Libros del crepúsculo
jueves, 26 de octubre de 2017
Hombres de sobretodo en las plazas de Bogotá
En el conocido libro El Bogotazo. Memoria del olvido (1983), del periodista colombiano Arturo Álape, asistimos a una de las tantas escenificaciones del culto a la personalidad de Fidel Castro en las visiones históricas de América Latina durante la Guerra Fría. Un culto que una parte de la izquierda colombiana, respetuosa del legado del líder populista Jorge Eliécer Gaitán, reprodujo mecánicamente, hasta el punto de inscribir, en la Casa Museo del político, en Bogotá, el mito de que el elocuente abogado del Partido Liberal fue ejecutado el 9 de abril de 1948 antes de entrevistarse con Fidel Castro.

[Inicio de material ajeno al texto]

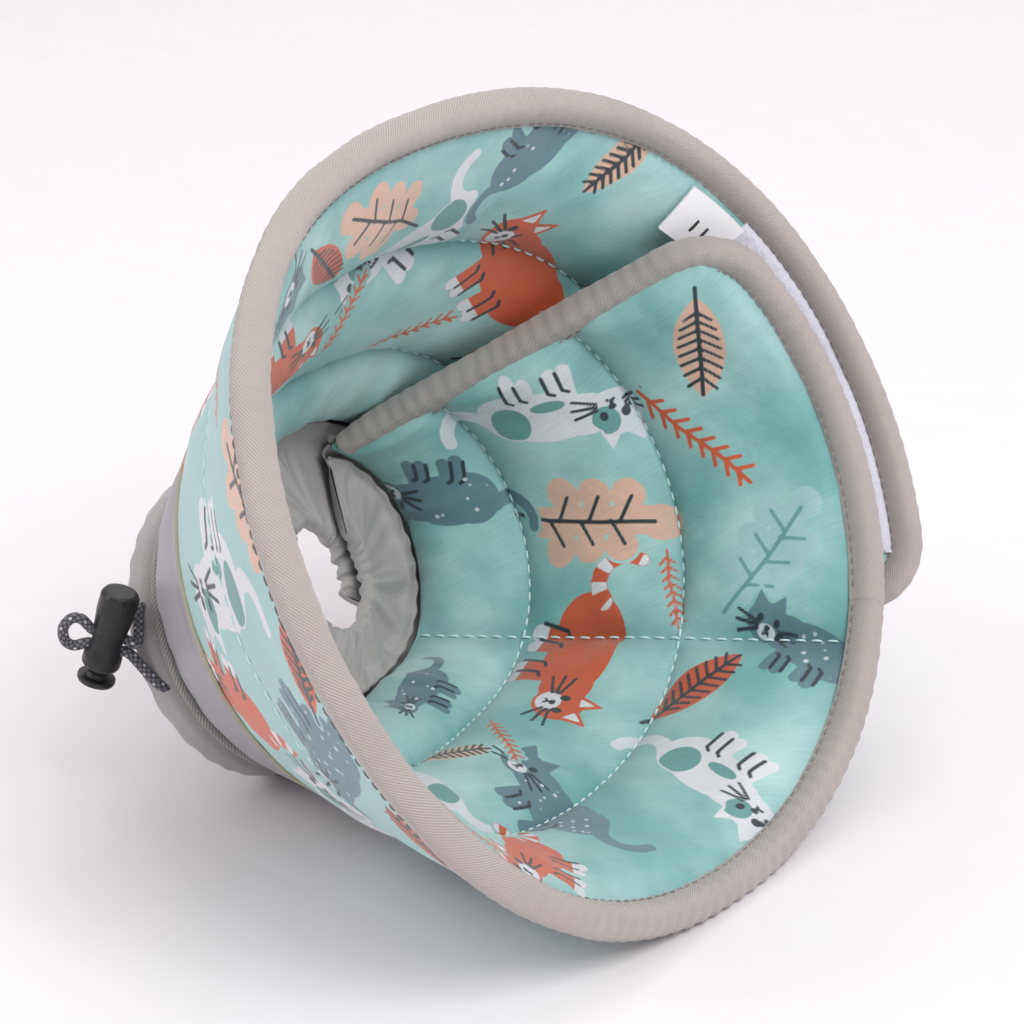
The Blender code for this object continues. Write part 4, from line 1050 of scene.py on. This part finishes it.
GROUP = {1: (1,), 2: (2,), 3: (3,), 4: (4,), 5: (5, 6)}
for k, secs in GROUP.items():
    for n in secs:
        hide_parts("lining_%d" % n, "shell_%d" % n, "padding_%d" % n)
        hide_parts("binding_%d" % n)
        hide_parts("neck_sleeve_%d" % n)
        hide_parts("reflective_strip_%d" % n)
        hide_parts("piping_%d" % n)

# ------------------------------------------------------------------ closure pads and the label
def pad(name, t0, t1, s0, s1, out, thk, mat, body, cadname, fuzz):
    t = np.linspace(t0, t1, int((t1 - t0) * 1.9) + 2)
    s = np.linspace(s0, s1, int((s1 - s0) * SLANT / 0.0009) + 2)
    T, S = np.meshgrid(t, s, indexing="ij")
    h = fuzz * (noise(T * 1.9, S * 150.0, 1) + noise(T * 3.7 + 5, S * 300.0, 2) * 0.7)
    x = np.minimum(T - t0, t1 - T) * 0.0018
    y = np.minimum(S - s0, s1 - S) * SLANT
    lip = smooth(np.minimum(x, y) / 0.0012)
    o = out(T, S)
    top, bot = surf(T, S, o + (thk + h) * (0.35 + 0.65 * lip)), surf(T, S, o - np.sign(thk) * 0.0006)
    w = np.stack([T * 0.0018, S * SLANT, T * 0], -1)
    n, m = T.shape
    P = np.concatenate([top.reshape(-1, 3), bot.reshape(-1, 3)])
    i = np.arange(n - 1); j = np.arange(m - 1); N = n * m
    walls = [np.stack([i * m, i * m + N, (i + 1) * m + N, (i + 1) * m], -1), np.stack([i * m + m - 1, (i + 1) * m + m - 1, (i + 1) * m + m - 1 + N, i * m + m - 1 + N], -1),
             np.stack([j, j + 1, j + 1 + N, j + N], -1), np.stack([(n - 1) * m + j, (n - 1) * m + j + N, (n - 1) * m + j + 1 + N, (n - 1) * m + j + 1], -1)]
    ob = mesh(name, P, np.concatenate([grid_faces(n, m), grid_faces(n, m, N, True)] + walls), mat, {"weave": np.concatenate([w.reshape(-1, 3)] * 2)})
    bm = bmesh.new(); bm.from_mesh(ob.data)
    bmesh.ops.recalc_face_normals(bm, faces=bm.faces)
    bm.to_mesh(ob.data); bm.free()
    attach(ob, body)
    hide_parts(cadname)
    return ob


lp = pad("loop_pad_fuzzy", 366.0, 414.5, 0.046, 0.50, lambda T, S: quilt_out(T, S, True) - 0.0002, -0.0012, M["loop"], "panel_6", "loop_pad", 0.0006)
hp = pad("hook_pad_rough", 9.0, 35.0, 0.12, 0.45, lambda T, S: quilt_out(T, S, False) + 0.0001, 0.0012, M["hook"], "panel_1", "hook_pad", 0.0003)

# a folded label, sewn under the binding, with two short bars as a neutral mark
t = np.linspace(356.2, 366.4, 26); s = np.linspace(0.058, 0.158, 18)
T, S = np.meshgrid(t, s, indexing="ij")
curl = quilt_out(T, S, True) - 0.0006 - 0.0026 * ((S - 0.058) / 0.1) ** 1.4
top, bot = surf(T, S, curl - 0.0007), surf(T, S, curl + 0.0001)
n, m = T.shape; N = n * m
i = np.arange(n - 1); j = np.arange(m - 1)
walls = [np.stack([i * m, i * m + N, (i + 1) * m + N, (i + 1) * m], -1), np.stack([i * m + m - 1, (i + 1) * m + m - 1, (i + 1) * m + m - 1 + N, i * m + m - 1 + N], -1),
         np.stack([j, j + 1, j + 1 + N, j + N], -1), np.stack([(n - 1) * m + j, (n - 1) * m + j + N, (n - 1) * m + j + 1 + N, (n - 1) * m + j + 1], -1)]
lab = mesh("label_folded", np.concatenate([top.reshape(-1, 3), bot.reshape(-1, 3)]), np.concatenate([grid_faces(n, m), grid_faces(n, m, N, True)] + walls), M["label"])
bm = bmesh.new(); bm.from_mesh(lab.data); bmesh.ops.recalc_face_normals(bm, faces=bm.faces); bm.to_mesh(lab.data); bm.free()
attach(lab, "panel_6"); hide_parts("size_label")
A, B, U = [], [], []
for tc in (360.3, 362.3):
    for q in range(3):
        pa, pb = (surf(tc + 0.12 * q, sv, float(quilt_out(np.array([tc + 0.12 * q]), np.array([sv]), True)[0]) - 0.0006 - 0.0026 * ((sv - 0.058) / 0.1) ** 1.4 - 0.00074)
                  for sv in (0.100, 0.128))
        A.append(pa); B.append(pb); U.append(-normal(tc, 0.11))
mk = rods("label_bars", A, B, U, 0.00022, M["mark"])
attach(mk, "panel_6")

# ------------------------------------------------------------------ drawcord
side_v = LOCK_BORE - LOCK_DOWN * np.dot(LOCK_BORE, LOCK_DOWN); side_v /= np.linalg.norm(side_v)
deep_v = np.cross(LOCK_DOWN, side_v)
lock = lambda u, v, d=0.0: LOCK_AT + LOCK_DOWN * u + side_v * v + deep_v * d
LANE = 0.0018
MIDS = ((0.05, 0.0038, 0.0016), (0.09, 0.0052, 0.0016), (0.17, 0.0064, 0.0016), (0.30, 0.0070, 0.0016), (0.55, 0.0067, 0.0016), (0.80, 0.0062, 0.0016), (0.87, 0.0061, 0.0016))


def tunnel(turn, w):
    w = min(max(w, MIDS[0][0]), MIDS[-1][0])
    a = float(np.interp(w, [q[0] for q in MIDS], [q[1] for q in MIDS]))
    return sleeve(np.array(float(turn)), w, a, 0.0016)


def lead(turn, sign, far):
    near = turn - sign * 27.0
    pts = [tunnel(far + (near - far) * i / 12, 0.86) for i in range(12)] if abs(near - far) > 5 else []
    pts.append(tunnel(near, 0.87))
    for back, w in ((19.0, 0.84), (11.0, 0.73), (5.0, 0.55), (1.6, 0.34), (0.2, 0.18)):
        pts.append(tunnel(turn - sign * back, w))
    pts.append(sleeve(np.array(float(turn)), 0.055, 0.0042, 0.0018))
    pts.append(sleeve(np.array(float(turn)), -0.02, 0.0032, 0.0056))
    return pts


def through(points, per=12):
    p = [points[0] * 2 - points[1]] + list(points) + [points[-1] * 2 - points[-2]]
    fine = []
    for i in range(1, len(p) - 2):
        for k in range(per):
            u = k / per
            fine.append(0.5 * (2 * p[i] + (p[i + 1] - p[i - 1]) * u + (2 * p[i - 1] - 5 * p[i] + 4 * p[i + 1] - p[i + 2]) * u * u
                               + (3 * p[i] - p[i - 1] - 3 * p[i + 1] + p[i + 2]) * u ** 3))
    fine.append(points[-1])
    return np.array(fine)


low, high = lead(EXIT_LOW, 1.0, BREAKS[2] + 1.05), lead(EXIT_HIGH, -1.0, BREAKS[3] - 1.05)
outside = [lock(LANE, -0.0062), lock(LANE, -0.0035), lock(LANE, 0.0), lock(LANE, 0.0040),
           lock(0.0036, 0.0072), lock(0.0030, 0.0096), lock(0.0, 0.0108), lock(-0.0030, 0.0096), lock(-0.0036, 0.0072),
           lock(-LANE, 0.0040), lock(-LANE, 0.0), lock(-LANE, -0.0035), lock(-LANE, -0.0070)]
whole = through(low + outside + high[::-1])
ia, ib = (len(low) - 2) * 12, (len(low) + len(outside) + 1) * 12
free = resample(whole[ia:ib + 1], 0.0005)
hid1, hid2 = resample(whole[:ia + 1], 0.0010), resample(whole[ib:], 0.0010)
fc = tube_mesh("drawcord_free", free, CORD_R, M["cord"], 16)
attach(fc, "root"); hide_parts("drawcord_3")
h1 = tube_mesh("drawcord_lead_low", hid1, CORD_R * 0.97, M["cord"], 10)
h2 = tube_mesh("drawcord_lead_high", hid2, CORD_R * 0.97, M["cord"], 10)
for o in (h1, h2):
    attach(o, "root")

# ------------------------------------------------------------------ CAD nodes that stay
def dress(node, mat, bevel=0.0):
    o = CAD[node]
    o.data.materials.clear()
    o.data.materials.append(mat)
    if bevel:
        b = o.modifiers.new("edge", "BEVEL")
        b.width, b.segments, b.limit_method, b.angle_limit = bevel, 3, "ANGLE", math.radians(35)
        b.harden_normals = False


dress("cord_lock_barrel", M["lock"])
dress("cord_lock_plunger", M["lock"])
dress("lock_spring", M["steel"])
for n in (1, 2, 4, 5, 6):
    o = CAD["drawcord_%d" % n]
    o.data.materials.clear()
    o.data.materials.append(plain("drawcord_plain_%d" % n, lin(50, 50, 54), lin(88, 88, 92), 0.8, 1500.0))
for o in CAD.values():
    if not o.hide_render:
        try:
            o.data.shade_auto_smooth(angle=math.radians(35))
        except Exception:
            pass

# ------------------------------------------------------------------ stage, light, camera
# a flat floor all round, with a pale wall far outside every view's camera
bm = bmesh.new()
cam_at = np.array((0.35327, -0.52077, 0.33605))
prof = [(0.6, 0.0), (1.3, 0.0), (2.4, 0.0)] + [(2.4 + 0.8 * math.sin(a), 0.8 - 0.8 * math.cos(a)) for a in np.radians(np.arange(15, 91, 15))] + [(3.2, 2.4)]
rows = [[bm.verts.new((d * math.cos(a), d * math.sin(a), z)) for a in np.radians(np.arange(0, 360, 7.5))] for d, z in prof]
bm.faces.new(rows[0])
for r0, r1 in zip(rows, rows[1:]):
    for i in range(len(r0)):
        j = (i + 1) % len(r0)
        bm.faces.new((r0[i], r1[i], r1[j], r0[j]))
me = bpy.data.meshes.new("studio_floor")
bm.to_mesh(me); bm.free()
me.materials.append(_stage_m)
me.shade_smooth()
floor = bpy.data.objects.new("studio_floor", me)
bpy.context.scene.collection.objects.link(floor)

w = bpy.data.worlds.new("studio")
bpy.context.scene.world = w
w.use_nodes = True
w.node_tree.nodes["Background"].inputs[0].default_value = (1.0, 0.985, 0.995, 1)
w.node_tree.nodes["Background"].inputs[1].default_value = 0.70


def area(name, at, to, size, power, colour=(1, 1, 1)):
    l = bpy.data.lights.new(name, "AREA")
    l.shape, l.size, l.energy, l.color = "SQUARE", size, power, colour
    o = bpy.data.objects.new(name, l)
    o.location = at
    o.rotation_euler = (Vector(to) - Vector(at)).to_track_quat("-Z", "Y").to_euler()
    bpy.context.scene.collection.objects.link(o)


area("key", (0.9, -0.35, 1.15), (0, 0, 0.08), 0.7, 11.0)
area("left", (-0.9, -0.9, 0.9), (0, 0, 0.08), 0.9, 6.5)
area("back", (-0.4, 1.0, 1.2), (0, 0, 0.08), 0.9, 5.0)

cam = bpy.data.cameras.new("camera")
cam.sensor_width = 36.0
cam.lens = 2847.9 / 1024 * 36.0
cam.clip_start = 0.01
co = bpy.data.objects.new("camera", cam)
right, down, fwd = Vector((0.834963, 0.550201, 0.010785)), Vector((0.220127, -0.315965, -0.922881)), Vector((-0.504363, 0.772945, -0.384933))
co.matrix_world = Matrix(((right.x, -down.x, -fwd.x, cam_at[0]), (right.y, -down.y, -fwd.y, cam_at[1]), (right.z, -down.z, -fwd.z, cam_at[2]), (0, 0, 0, 1)))
bpy.context.scene.collection.objects.link(co)
bpy.context.scene.camera = co
bpy.context.scene.view_settings.view_transform = "Standard"
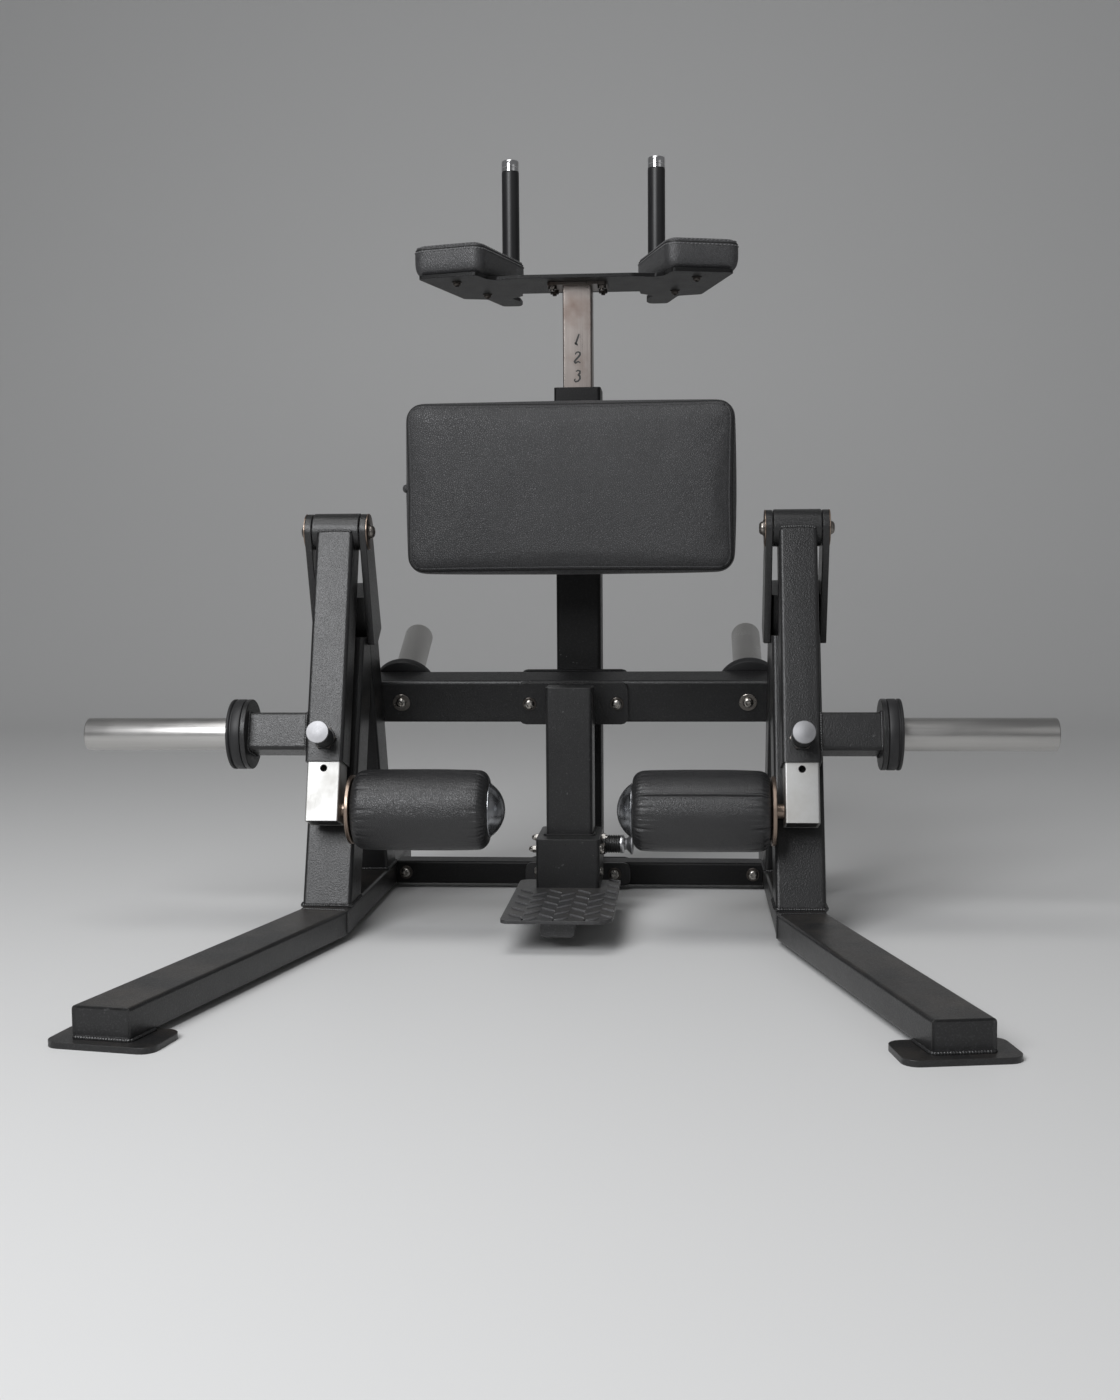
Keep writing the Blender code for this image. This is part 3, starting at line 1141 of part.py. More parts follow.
def build_step(step):
    """Step: a deep sleeve and its liner round the column, standing on the tread plate."""
    bottom = STEP_PLATE_TOP - STEP_SEAT_DEPTH + SEAT_GAP
    top = bottom + STEP_SLEEVE_HEIGHT
    rear = step_sleeve_rear()
    middle = (0, (STEP_SLEEVE_FRONT + rear) / 2)
    sleeve = upright_tube("step_sleeve", STEP_SLEEVE_WIDTH, rear - STEP_SLEEVE_FRONT, TUBE_CORNER, middle,
                          bottom, top, step, "black_steel")
    room = upright_tube("step_sleeve_bore", step_bore(), step_bore(), TUBE_CORNER, (0, STEP_COLUMN_CENTRE),
                        bottom - STEP_LINER, top + STEP_LINER, step, "black_steel")
    combine(sleeve, room, "DIFFERENCE")
    place = step_pin_frame()
    combine(sleeve, pin_boss_guide("step_pin_boss", place, step_side_wall(), step), "UNION")
    combine(sleeve, pin_hole_guide("step_pin_hole", place, step_side_wall(), step), "DIFFERENCE")
    outer = STEP_COLUMN + 2 * (SLIDE_CLEARANCE + STEP_LINER)
    upright_tube("step_liner", outer, outer, TUBE_CORNER, (0, STEP_COLUMN_CENTRE), bottom,
                 top + STEP_LINER_PROUD, step, "black_plastic", wall=STEP_LINER)
    build_tread(step)


def step_sleeve_rear():
    return STEP_COLUMN_CENTRE + step_bore() / 2 + STEP_SLEEVE_WALL


def build_tread(step):
    """Tread plate, notched round the column, with a sunk seat for the sleeve and a spine bar below."""
    half = STEP_PLATE_WIDTH / 2
    notch = STEP_COLUMN / 2 + STEP_NOTCH_CLEARANCE
    notch_front = STEP_COLUMN_FRONT - STEP_NOTCH_CLEARANCE
    corners = [(-half, STEP_PLATE_FRONT), (half, STEP_PLATE_FRONT), (half, STEP_PLATE_REAR),
               (notch, STEP_PLATE_REAR), (notch, notch_front), (-notch, notch_front),
               (-notch, STEP_PLATE_REAR), (-half, STEP_PLATE_REAR)]
    front_left, front_right, rear_right, rear_left = STEP_PLATE_CORNERS
    radii = [front_left, front_right, rear_right, 0.0, 0.0, 0.0, 0.0, rear_left]
    outline = rounded_polygon(corners, radii, steps=4)
    deck = plate("step_tread", outline, STEP_PLATE, Matrix.Translation((0, 0, STEP_PLATE_TOP - STEP_PLATE)),
                 step, "black_steel")
    spine_top = STEP_PLATE_TOP - 0.5 * STEP_PLATE
    spine_bottom = STEP_PLATE_TOP - STEP_PLATE - STEP_SPINE_HEIGHT
    level = (spine_top + spine_bottom) / 2
    outline = rounded_rectangle(STEP_SPINE_WIDTH, spine_top - spine_bottom, TUBE_CORNER)
    back = Vector((0, 1, 0))
    planes = [(Vector((0, depth, 0)), back)
              for depth in (STEP_PLATE_FRONT + STEP_SPINE_SETBACK, notch_front - STEP_NOTCH_CLEARANCE)]
    spine = straight_tube("step_spine", outline, Vector((0, 0, level)), Vector((1, 0, 0)), Vector((0, 0, 1)),
                          back, planes, step, "black_steel")
    combine(deck, spine, "UNION")
    seat_front = STEP_SLEEVE_FRONT - SEAT_GAP
    seat_length = step_sleeve_rear() + SEAT_GAP - seat_front
    outline = rounded_rectangle(STEP_SLEEVE_WIDTH + 2 * SEAT_GAP, seat_length, TUBE_CORNER + SEAT_GAP)
    place = Matrix.Translation((0, seat_front + seat_length / 2, STEP_PLATE_TOP - STEP_SEAT_DEPTH))
    seat = plate("step_seat", outline, STEP_SEAT_DEPTH + CUT_OVERSHOOT, place, step, "black_steel")
    combine(deck, seat, "DIFFERENCE")


def main():
    clear_scene()
    root = empty("machine", location=(0.0, -footprint_centre(), 0.0))
    build_frame(root)
    build_moving_arms(root)
    rest = empty("rest_slide", root)
    build_rest(rest)
    build_pin_knob("rest_pin_knob", rest_pin_frame(), COLUMN_WALL, root)
    step = empty("step_slide", root)
    build_step(step)
    build_pin_knob("step_pin_knob", step_pin_frame(), step_side_wall(), step)


main()
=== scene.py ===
"""Looks of the standing hamstring machine: finishes, cushions, fasteners, studio and camera.

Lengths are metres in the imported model's frame. Several places are measured in depth from
the seat of the upper beam, and at() carries them into the frame.
"""

import json
import random
from math import asin, atan2, copysign, cos, exp, pi, radians, sin, tan, tanh

import bmesh
import bpy
from mathutils import Matrix, Vector, noise
from mathutils.bvhtree import BVHTree


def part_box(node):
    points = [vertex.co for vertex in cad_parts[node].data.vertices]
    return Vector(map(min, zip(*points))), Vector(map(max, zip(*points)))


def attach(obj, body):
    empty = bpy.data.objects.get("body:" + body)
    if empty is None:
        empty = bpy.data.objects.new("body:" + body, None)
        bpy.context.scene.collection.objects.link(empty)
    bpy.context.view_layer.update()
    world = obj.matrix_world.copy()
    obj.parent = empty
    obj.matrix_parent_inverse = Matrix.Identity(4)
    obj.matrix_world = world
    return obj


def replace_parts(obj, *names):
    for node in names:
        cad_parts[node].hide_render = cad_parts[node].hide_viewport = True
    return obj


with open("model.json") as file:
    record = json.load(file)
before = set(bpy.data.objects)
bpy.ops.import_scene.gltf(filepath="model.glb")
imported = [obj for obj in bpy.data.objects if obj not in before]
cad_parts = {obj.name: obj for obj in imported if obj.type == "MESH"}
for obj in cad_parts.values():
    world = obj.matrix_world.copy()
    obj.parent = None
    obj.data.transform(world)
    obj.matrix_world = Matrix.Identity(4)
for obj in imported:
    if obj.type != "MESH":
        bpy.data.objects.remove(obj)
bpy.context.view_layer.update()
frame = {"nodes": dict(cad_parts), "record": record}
scene = bpy.context.scene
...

En 1948 Castro tenía 22 años y era estudiante de la Facultad de Derecho de la Universidad de La Habana. Había viajado a Bogotá como parte de la delegación cubana al Congreso Latinoamericano de Estudiantes, promovido por jóvenes peronistas y militantes del Partido Justicialista argentino, como Antonio Cafiero y Diego Luis Molinari, que visitaron La Habana en marzo de ese año para hacer los preparativos de aquella reunión.
Los jefes de la delegación cubana al congreso estudiantil de Bogotá eran Enrique Ovares, Presidente de la FEU, y Alfredo Guevara, Secretario de la misma organización. Sin embargo, en la visión retrospectiva de Castro, copiada por una franja del gaitanismo, el líder no sólo del grupo cubano sino de toda la juventud latinoamericana reunida en Bogotá era el propio Fidel, quien decía lo siguiente a Álape: "yo estaba de organizador del congreso y en todas partes aceptaron el papel que desempeñaba..., prácticamente de manera unánime los estudiantes me apoyaron..., de hecho yo estaba presidiendo la reunión..., los estudiantes aplaudieron mucho cuando yo hablé y apoyaron la idea de que yo continuara en el papel de organizador del evento".
Hay suficiente información histórica para refutar esa imagen. El congreso estudiantil fue organizado por el gobierno de Juan Domingo Perón para contrarrestar la Conferencia Panamericana en la que intervendría el entonces Secretario de Estado norteamericano, George Marshall. El programa político que Castro se atribuye a sí mismo, incluida la demanda de soberanía del canal de Panamá o la lucha contra dictaduras como la de Trujillo o los Somoza, era compartido por el aprismo, el peronismo, el priismo mexicano, el figuerismo costarricense, Acción Democrática venezolana e, incluso, el Partido Auténtico cubano, que formaron parte de la Legión del Caribe.
En los diarios de Gaitán se habla de dos reuniones con representantes del congreso estudiantil. Una informal antes del asesinato del líder colombiano y otra programada, efectivamente, para unas horas luego del atentado de Juan Roa Sierra. Fidel Castro no fue la figura central de aquel capítulo sino uno más, cuyo rol es agrandado, luego, por él mismo y sus adoradores en América Latina, a razón del poder que ejerció en la izquierda regional desde su condición de jefe perpetuo del Estado cubano.
En todas las biografías oficiales de Fidel Castro, desde la de Antonio Núñez Jiménez hasta la más reciente de Katiushka Blanco, se presenta al entonces dirigente estudiantil de la Juventud Ortodoxa en la Facultad de Derecho de la Universidad de la Habana como un socialista en ciernes. El aporte del propio Castro a esa visión mítica es documentable. No sólo por la alabanza de sí mismo sino por la sutil transmisión de un clima de conspiración comunista en Bogotá, en abril de 1948, que en su memoria se proyecta a través de la escena de los misteriosos hombres de sobretodo en la Plaza Bolívar. Esos mismos hombres que hoy se ven en la Plaza Gonzalo Jiménez de Quesada, donde se erige, como la de Francisco Pizarro en Lima, una estatua a un conquistador español en una capital latinoamericana, y que no hacen más que vender esmeraldas.